Cela n’est absolument pas un thème prioritaire. Pour l’instant, nous nous attelons à accroître notre agilité, à améliorer notre production, à mettre au point des produits innovants et à conquérir de nouveaux marchés, notamment en Asie. Un accroissement de la valeur de notre entreprise devrait être la conséquence de tous ces efforts.
Concernant l’emplacement de vos fonctions de production, recherche, etc. faut-il s’attendre à des changements majeurs?
Il est essentiel d’exploiter au mieux les avantages de chaque site actuel. Par exemple, Zurich est un lieu idéal pour l’innovation et le développement technologique de pointe. Un avantage décisif de cette ville est sa capacité à attirer des talents du monde entier.
Autre exemple: Emmen, dans le canton de Lucerne, est un emplacement adapté pour la production même si la main-d’œuvre vient parfois à manquer et que les coûts élevés restent un défi; pour ces raisons, nous pensons nous concentrer de plus en plus sur la production à très haute valeur ajoutée. À l’étranger également, chaque site a des atouts importants.
La scission de l’ancienne Ruag en deux groupes est-elle complètement achevée? Quels ont été les défis majeurs?

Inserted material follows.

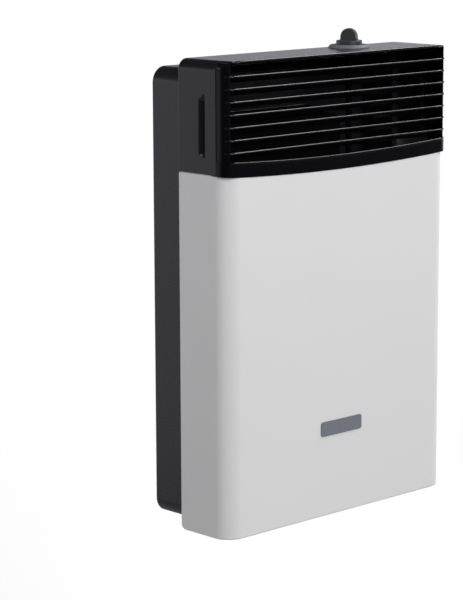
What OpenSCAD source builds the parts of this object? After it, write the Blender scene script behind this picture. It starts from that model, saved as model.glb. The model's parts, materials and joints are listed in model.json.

Cette scission n’a pas été une sinécure. Les deux sociétés sont séparées sur le plan organisationnel depuis le début de l’année 2020. Actuellement, certains travaux finaux sont encore en cours dans le domaine de l’informatique. La scission et les ventes déjà effectuées d’entités ont réduit la complexité et nous ont permis de mieux gérer nos systèmes informatiques. Une difficulté majeure a été de gérer la confusion parmi nos clients.
Pour éviter toute confusion future, nous allons officiellement changer le nom de notre groupe durant le cours du premier trimestre 2022. Le nouveau nom sera «Beyond Gravity» et nous sommes en train de préparer ce changement.